In the present case no foundation was presented to indicate Dr. DePara supervised or directed the intake psychiatrist in his examination or evaluation of the mental condition of the respondent. Additionally, no evidence was presented that the type of report prepared by the intake psychiatrist and relied upon by Dr. DePara was “of a type customarily utilized by the medical profession" " ".” Necessarily, we agree with respondent that the standards for admissibility of the “hearsay” testimony set forth in Ward were not met in this case. Nevertheless, we find the error in allowing the inadmissible hearsay into evidence was harmless. People v.
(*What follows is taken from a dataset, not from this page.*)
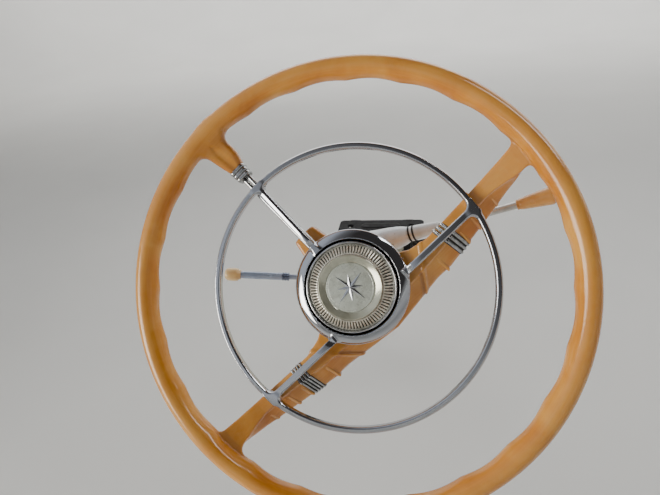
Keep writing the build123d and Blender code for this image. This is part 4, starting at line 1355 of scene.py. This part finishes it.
# clamping band round the jacket under the head, its ears drawn up by a screw
P, F = turned(at_col(0, 0, 142.2), (0, 0, -1), [(0, 24.1), (0, 26.0), (0.4, 26.5), (3.0, 26.6), (6.0, 26.6), (8.6, 26.5), (9.0, 26.0), (9.0, 24.1)], 72)
ear = []
for sx in (-1, 1):
    Q, G = turned(at_col(sx * 1.6, -26, 146.7), (0, -1, 0), [(-2, 2.9), (0, 4.2), (5.5, 4.2), (7.2, 3.4), (7.6, 2.0)], 24)
    Q[:, 0] = sx * 2.6 + (Q[:, 0] - sx * 1.6) * 0.30
    ear.append((Q, G))
P, F = join([(P, F)] + ear + [hex_bolt(at_col(3.4, -30.4, 146.7), (1, 0, 0), 2.6, 2.2, 3.9), turned(at_col(-3.6, -30.4, 146.7), (-1, 0, 0), [(0, 1.5), (0, 3.2, 2.6), (2.4, 3.0, 2.6), (2.6, 2.3), (4.4, 1.5), (4.6, 1.1)], 24)])
build("jacket_band", P, F, COL, "column", STEEL_W, sharp=35)

# rubber boot on the toe-board plate: two bellows folds and a wired lip
BOOT = [(0.0, 1.0), (2.2, 1.02), (3.0, 0.95), (4.0, 0.80), (5.2, 0.86), (6.6, 0.88), (7.8, 0.80), (8.8, 0.64), (10.0, 0.68), (11.2, 0.70), (12.4, 0.62), (13.6, 0.46), (16.0, 0.40)]


def f_boot(x, y, h):
    t = np.clip((637.0 + h) * 1.0, -2, 18)
    w = np.interp(t, [b[0] for b in BOOT], [b[1] for b in BOOT])
    r0, r1 = 26.0 + 10.0 * w, SHR + 1.6 + 7.0 * w
    # hull of two circles, one round the jacket and one round the gear rod
    k = np.clip((x * HX + y * HY) / HL, 0, 1)
    d = np.hypot(x - k * HX * HL, y - k * HY * HL) - (r0 * (1 - k) + r1 * k)
    f = smax(d, smax(h + 621.0, -h - 637.0, 1.0), 1.2)
    f = smax(f, 24.1 - np.hypot(x, y), 0.4)
    return smax(f, SHR + 0.1 - np.hypot(x - 8.0, y - 41.5), 0.4)


SHR = 8.0
HL = math.hypot(8.0, 41.5)
HX, HY = 8.0 / HL, 41.5 / HL


P, Q, NN = net(f_boot, (-42, -42, -640), (42, 72, -618), 1.1 if FULL else 1.7)
build("floor_boot", P, Q, COL, "column", RUBBER_W, ("floor_seal",), normals=NN)
# pressed bead round the plate
P, F = lathe(rounded([(66.0, -637.1), (66.0, -635.6), (69.5, -635.6), (69.5, -637.1)], [0, 1.2, 1.2, 0], 30), 120)
build("plate_bead", P, F, COL, "column", BLACK_N, sharp=40, attrs={"cav": np.ones(len(P)), "edge": np.zeros(len(P))})

# lower bearing of the gear rod
def f_bearing(x, y, h):
    k = np.clip((x * HX + y * HY) / HL, 0, 1)
    d = np.hypot(x - k * HX * HL, y - k * HY * HL) - (29.0 * (1 - k) + 13.0 * k)
    waist = smin(np.hypot(x, y) - 28.6, np.hypot(x - 8.0, y - 41.5) - 12.8, 1.0)
    web = smax(d + 3.0, np.abs(h + 737.0) - 4.0, 1.5)
    f = smin(smax(waist, np.abs(h + 737.0) - 7.0, 1.6), web, 3.0)
    f = smax(f, 24.1 - np.hypot(x, y), 0.4)
    return smax(f, SHR + 0.1 - np.hypot(x - 8.0, y - 41.5), 0.4)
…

Murdock (1971), 48 Ill. 2d 362, 270 N.E.2d 21, cert. denied (1971), 404 U.S. 957, 30 L. Ed. 2d 274, 92 S. Ct. 324.

The evidence clearly shows that Dr. DePara’s testimony concerning respondent’s mental disorder, which was based upon Dr. DePara’s independent observations of respondent and apart from what he was told by the intake psychiatrist, was ample and sufficient to form a medical basis for respondent’s commitment. The State’s evidence, adduced by respondent’s wife and by Dr. DePara, demonstrated clearly and convincingly that respondent had a mental disorder which rendered him extremely dangerous to himself and others, and that he was in need of mental treatment and hospitalization. (See People v. Sansone (1974), 18 Ill. App. 3d 315, 309 N.E.2d 733, appeal denied (1974), 56 Ill. 2d 584; Ill. Rev. Stat. 1975, ch. 91½, par. 1 — 11.) Considering the nature and extent of the admissible evidence presented, the court could come to no other conclusion than it did. No prejudice came to the respondent by allowing into evidence the impermissible hearsay.
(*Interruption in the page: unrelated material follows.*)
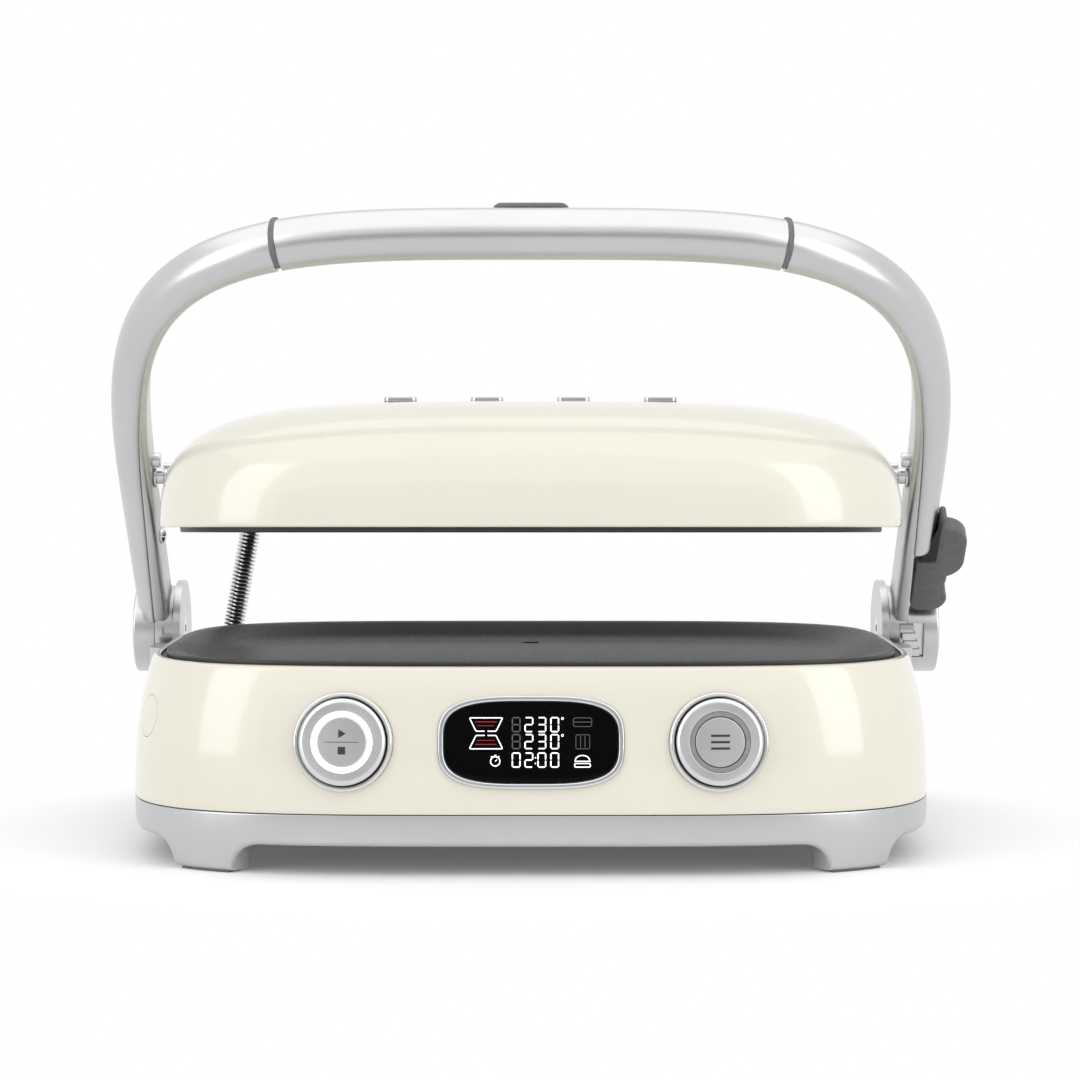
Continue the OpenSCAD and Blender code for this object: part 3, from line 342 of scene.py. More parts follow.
def to_mesh(name, shapes):
    """One mesh from shapes in millimetres."""
    points = []
    faces = []
    count = 0
    for p, f in shapes:
        points.append(p)
        faces += [[n + count for n in face] for face in f] if count else f
        count += len(p)
    mesh = bpy.data.meshes.new(name)
    mesh.from_pydata((np.vstack(points) * MM).tolist(), [], faces)
    mesh.update()
    return mesh


def link(name, mesh):
    """New object for a mesh, at the origin."""
    thing = bpy.data.objects.new(name, mesh)
    bpy.context.scene.collection.objects.link(thing)
    return thing


def carve(name, shapes, cutters, keep="DIFFERENCE"):
    """Mesh of some shapes with others cut out of it, or only what they share (INTERSECT)."""
    body = link(name, to_mesh(name, shapes))
    tools = []
    for n, cutter in enumerate(cutters):
        tools.append(link(f"{name}_cutter_{n}", to_mesh(f"{name}_cutter_{n}", [cutter])))
        step = body.modifiers.new("cut", "BOOLEAN")
        step.operation = keep
        step.solver = "EXACT"
        step.use_self = len(shapes) > 1
        step.object = tools[-1]
    bpy.context.view_layer.update()
    mesh = bpy.data.meshes.new_from_object(body.evaluated_get(bpy.context.evaluated_depsgraph_get()))
    for thing in [body, *tools]:
        bpy.data.objects.remove(thing)
    return mesh


def dressed(name, made, finish, sharp):
    """New object with smooth shading up to an angle, and its finish."""
    mesh = made if isinstance(made, bpy.types.Mesh) else to_mesh(name, made)
    mesh.shade_smooth()
    mesh.set_sharp_from_angle(angle=math.radians(sharp))
    mesh.materials.clear()
    mesh.materials.append(finish)
    return link(name, mesh)


def piece(name, made, finish, body, nodes=(), sharp=35):
    """Shows a finished piece that rides on one body and stands for the nodes given."""
    thing = dressed(name, made, finish, sharp)
    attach(thing, body)
    if nodes:
        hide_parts(*nodes)
    return thing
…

Finally, we note no inconsistency in the court recommending that respondent be placed in a maximum security setting while being treated, although Dr. DePara appeared to indicate that the respondent could be *36treated in a less secure facility. The determination and judgment of the court are readily supportable by the admissible evidence presented in this case.

For the foregoing reasons, the commitment of the respondent is affirmed.


DIERINGER, P. J., and JOHNSON, J., concur.